We select the parameters for estimation and set up their prior distributions and bounds:

In [None]:
parameters = [
    pybop.Parameter(
        "Negative electrode active material volume fraction",
        prior=pybop.Uniform(0.45, 0.7),
    ),
    pybop.Parameter(
        "Positive electrode active material volume fraction",
        prior=pybop.Uniform(0.45, 0.7),
    ),
]

### Setting up the problem with an unsuitable sigma value

With the datasets and parameters defined, we can set up the optimisation problem and the optimiser. For gradient descent, the `sigma` value corresponds to the learning rate.

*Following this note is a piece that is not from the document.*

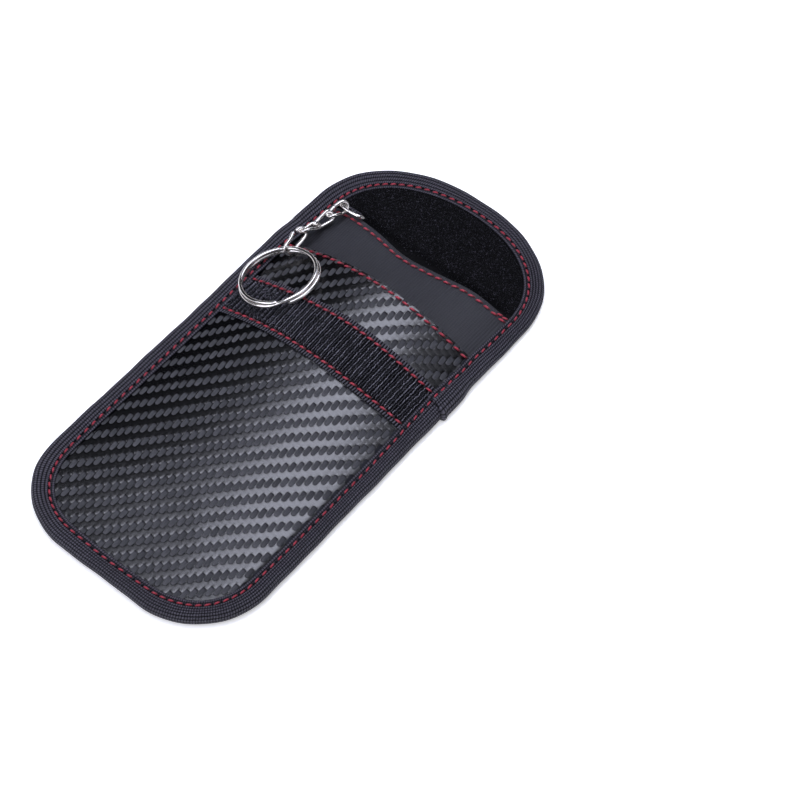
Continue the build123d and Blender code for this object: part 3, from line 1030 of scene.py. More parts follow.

Let's begin by setting this hyperparmeter to be quite small.

In [None]:
builder = (
    pybop.builders.Pybamm()
    .set_dataset(dataset)
    .set_simulation(model, parameter_values=parameter_values)
    .add_cost(pybop.costs.pybamm.SumSquaredError("Voltage [V]"))
)
for param in parameters:
    builder.add_parameter(param)

problem = builder.build()

options = pybop.PintsOptions(
    sigma=0.01,
    max_iterations=100,
)
optim = pybop.GradientDescent(problem, options=options)

NOTE: Boundaries ignored by <class 'pybop.optimisers._gradient_descent.GradientDescentImpl'>


We proceed to run the optimiser with the given learning rate (`sigma`). After the optimisation, we can examine the estimated parameter values. In this case, the optimised values differ from the ground truth values.

In [None]:
results = optim.run()

print("True values:", [parameter_values[p.name] for p in parameters])
print("Estimates:", results.x)

True values: [0.65, 0.51]
Estimates: [0.61444896 0.54451995]


## Calibrating the Learning Rate

Now that we've seen how an unsuitable `sigma` value prevents the optimiser from converging within the maximum number of iterations, let's calibrate this value to find the optimal solution using fewer iterations.

In [None]:
sigmas = np.linspace(0.02, 0.62, 4)
optims = []
results = []
for sigma in sigmas:
    print("Sigma:", sigma)
    options = pybop.PintsOptions(sigma=sigma, max_iterations=100)
    optim = pybop.GradientDescent(problem, options=options)
    res = optim.run()

    optims.append(optim)
    results.append(res)

Sigma: 0.02
NOTE: Boundaries ignored by <class 'pybop.optimisers._gradient_descent.GradientDescentImpl'>


Sigma: 0.21999999999999997
NOTE: Boundaries ignored by <class 'pybop.optimisers._gradient_descent.GradientDescentImpl'>


Sigma: 0.42
NOTE: Boundaries ignored by <class 'pybop.optimisers._gradient_descent.GradientDescentImpl'>


Sigma: 0.62
NOTE: Boundaries ignored by <class 'pybop.optimisers._gradient_descent.GradientDescentImpl'>


In [None]:
for sigma, res in zip(sigmas, results, strict=False):
    print(
        f"| Sigma: {sigma} | Num Iterations: {res.n_iterations} | Best Cost: {res.best_cost} | Results: {res.x} |"
    )

| Sigma: 0.02 | Num Iterations: 100 | Best Cost: 0.0017014545830233317 | Results: [0.6210766  0.53404141] |
| Sigma: 0.21999999999999997 | Num Iterations: 61 | Best Cost: 0.0012837254827783552 | Results: [0.64710847 0.51304159] |
| Sigma: 0.42 | Num Iterations: 45 | Best Cost: 0.0012815375152771392 | Results: [0.64906898 0.51155419] |
| Sigma: 0.62 | Num Iterations: 22 | Best Cost: 0.0018657701421383906 | Results: [0.62556616 0.51225597] |


From these results, we can see that `sigma=0.42` returns the best cost value by balancing fast convergence with a small enough step size to avoid jumping over fine changes in the landscape.

### Cost Landscapes

An additional way to view this information is to plot the optimiser trace on the cost landscape.

In [None]:
# Plot the cost landscape with optimisation path and updated bounds
bounds = np.array([[0.4, 0.8], [0.4, 0.8]])
for optim, sigma in zip(optims, sigmas, strict=False):
    pybop.plot.surface(optim, bounds=bounds, title=f"Sigma: {sigma}")

### Concluding thoughts

This notebook covers how to calibrate the learning rate for the gradient descent optimiser, thus providing an introduction to hyperparameter tuning.

We have shown how a small learning rate impedes the optimiser by imposing a small step size that requires many iterations to traverse the search space. A larger learning rate can provide the best performance, but too large a learning rate can cause the gradient descent algorithm to diverge (as shown in the last plot).